Exercise prompt: Where the word "objects" occurs in a line, return that line.

+++ Dataset section

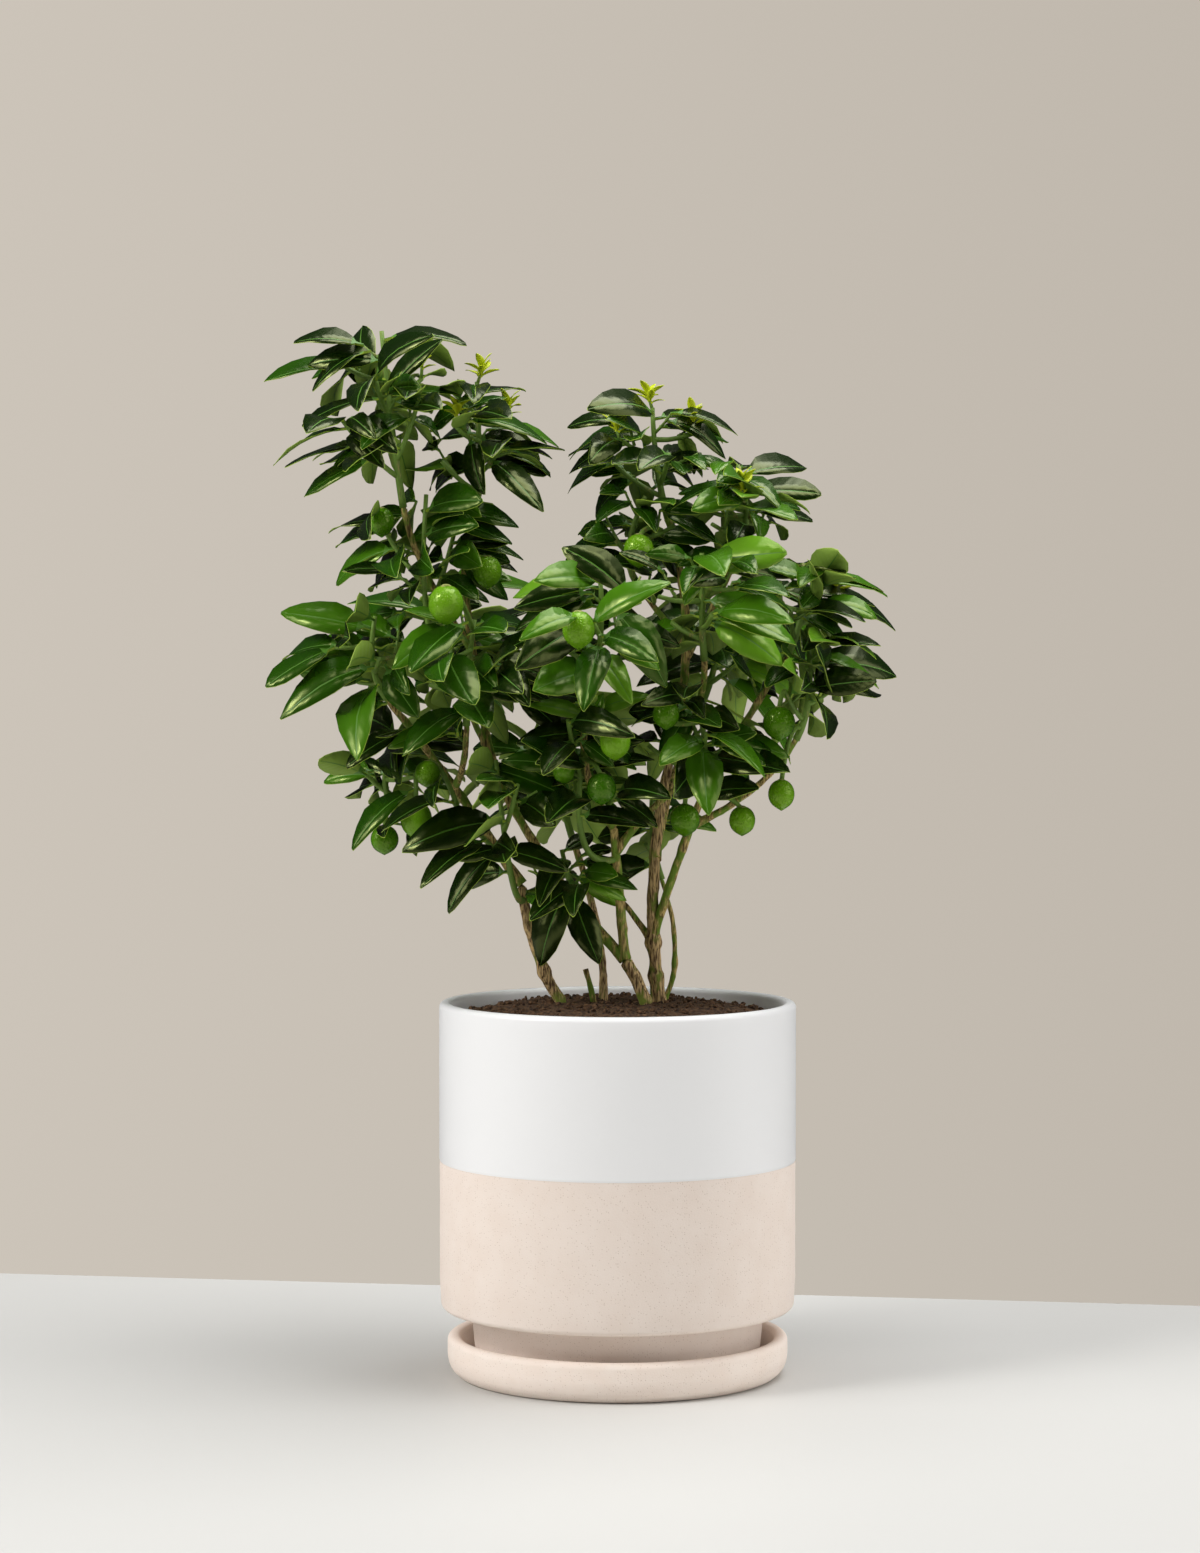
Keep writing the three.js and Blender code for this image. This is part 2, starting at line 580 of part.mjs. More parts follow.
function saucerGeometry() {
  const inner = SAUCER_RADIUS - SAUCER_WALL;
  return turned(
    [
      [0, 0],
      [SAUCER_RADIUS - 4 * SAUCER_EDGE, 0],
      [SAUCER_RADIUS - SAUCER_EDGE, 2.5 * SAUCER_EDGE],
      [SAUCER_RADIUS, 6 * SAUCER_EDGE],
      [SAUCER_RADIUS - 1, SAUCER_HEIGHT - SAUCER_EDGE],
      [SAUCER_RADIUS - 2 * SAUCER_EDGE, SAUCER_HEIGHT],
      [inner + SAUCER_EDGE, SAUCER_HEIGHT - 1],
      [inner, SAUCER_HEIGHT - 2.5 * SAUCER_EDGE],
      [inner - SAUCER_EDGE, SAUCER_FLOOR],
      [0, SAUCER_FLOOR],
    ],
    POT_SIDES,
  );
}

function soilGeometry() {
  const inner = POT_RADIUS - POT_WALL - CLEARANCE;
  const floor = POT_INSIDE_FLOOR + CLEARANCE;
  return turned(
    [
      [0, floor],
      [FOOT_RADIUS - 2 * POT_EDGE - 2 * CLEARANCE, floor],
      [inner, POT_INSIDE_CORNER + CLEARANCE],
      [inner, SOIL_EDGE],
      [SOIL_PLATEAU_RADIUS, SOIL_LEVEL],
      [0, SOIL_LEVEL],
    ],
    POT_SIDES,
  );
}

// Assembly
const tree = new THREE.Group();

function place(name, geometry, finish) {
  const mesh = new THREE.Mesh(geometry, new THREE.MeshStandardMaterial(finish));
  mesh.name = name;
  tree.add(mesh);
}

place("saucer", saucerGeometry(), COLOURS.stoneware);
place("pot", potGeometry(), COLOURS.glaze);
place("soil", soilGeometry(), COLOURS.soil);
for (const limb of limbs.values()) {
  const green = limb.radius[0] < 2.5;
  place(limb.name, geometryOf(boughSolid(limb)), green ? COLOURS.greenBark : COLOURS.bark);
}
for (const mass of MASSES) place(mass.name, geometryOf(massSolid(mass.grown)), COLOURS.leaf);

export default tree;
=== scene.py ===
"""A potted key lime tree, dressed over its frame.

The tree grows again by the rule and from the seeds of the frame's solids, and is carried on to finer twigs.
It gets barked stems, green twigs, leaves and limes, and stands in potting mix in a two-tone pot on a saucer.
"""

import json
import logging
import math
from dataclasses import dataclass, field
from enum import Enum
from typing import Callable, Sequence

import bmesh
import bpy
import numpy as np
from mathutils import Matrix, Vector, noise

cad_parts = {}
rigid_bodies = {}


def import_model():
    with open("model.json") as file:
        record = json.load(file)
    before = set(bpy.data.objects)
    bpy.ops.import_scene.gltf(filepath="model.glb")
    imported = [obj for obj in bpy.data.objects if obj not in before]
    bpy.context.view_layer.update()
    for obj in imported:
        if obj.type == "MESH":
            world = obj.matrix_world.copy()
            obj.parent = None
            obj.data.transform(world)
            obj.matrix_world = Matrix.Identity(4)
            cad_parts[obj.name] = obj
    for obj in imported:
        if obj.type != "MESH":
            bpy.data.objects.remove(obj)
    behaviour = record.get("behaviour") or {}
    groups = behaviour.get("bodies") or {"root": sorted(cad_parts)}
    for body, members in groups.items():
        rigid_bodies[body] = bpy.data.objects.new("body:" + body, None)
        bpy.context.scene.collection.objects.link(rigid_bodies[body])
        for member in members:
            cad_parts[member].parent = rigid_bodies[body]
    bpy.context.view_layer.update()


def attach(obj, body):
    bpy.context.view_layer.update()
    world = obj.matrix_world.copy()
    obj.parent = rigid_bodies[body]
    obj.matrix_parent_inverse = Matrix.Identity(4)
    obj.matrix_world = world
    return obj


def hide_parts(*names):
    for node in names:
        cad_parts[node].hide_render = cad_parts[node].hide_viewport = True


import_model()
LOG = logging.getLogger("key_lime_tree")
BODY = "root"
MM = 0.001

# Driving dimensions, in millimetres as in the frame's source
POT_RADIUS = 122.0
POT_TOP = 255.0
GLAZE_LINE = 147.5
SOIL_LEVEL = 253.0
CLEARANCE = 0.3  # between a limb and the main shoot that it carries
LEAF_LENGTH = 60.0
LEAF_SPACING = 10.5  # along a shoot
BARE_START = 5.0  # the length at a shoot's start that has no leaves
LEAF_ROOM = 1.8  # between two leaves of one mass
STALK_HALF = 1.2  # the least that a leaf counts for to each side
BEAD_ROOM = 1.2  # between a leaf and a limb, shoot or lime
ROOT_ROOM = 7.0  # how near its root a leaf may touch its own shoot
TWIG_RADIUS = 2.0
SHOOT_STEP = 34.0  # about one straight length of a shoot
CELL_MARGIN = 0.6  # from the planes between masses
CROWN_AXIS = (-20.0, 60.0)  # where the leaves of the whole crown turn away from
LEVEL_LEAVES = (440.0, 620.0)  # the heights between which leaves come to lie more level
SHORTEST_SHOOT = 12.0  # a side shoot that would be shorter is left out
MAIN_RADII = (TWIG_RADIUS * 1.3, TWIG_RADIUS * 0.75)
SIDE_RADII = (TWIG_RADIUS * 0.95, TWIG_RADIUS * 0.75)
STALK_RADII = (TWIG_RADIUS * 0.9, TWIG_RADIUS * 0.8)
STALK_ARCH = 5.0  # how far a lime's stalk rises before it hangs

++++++

Task output:
    before = set(bpy.data.objects)
    imported = [obj for obj in bpy.data.objects if obj not in before]
            bpy.data.objects.remove(obj)
        rigid_bodies[body] = bpy.data.objects.new("body:" + body, None)
        bpy.context.scene.collection.objects.link(rigid_bodies[body])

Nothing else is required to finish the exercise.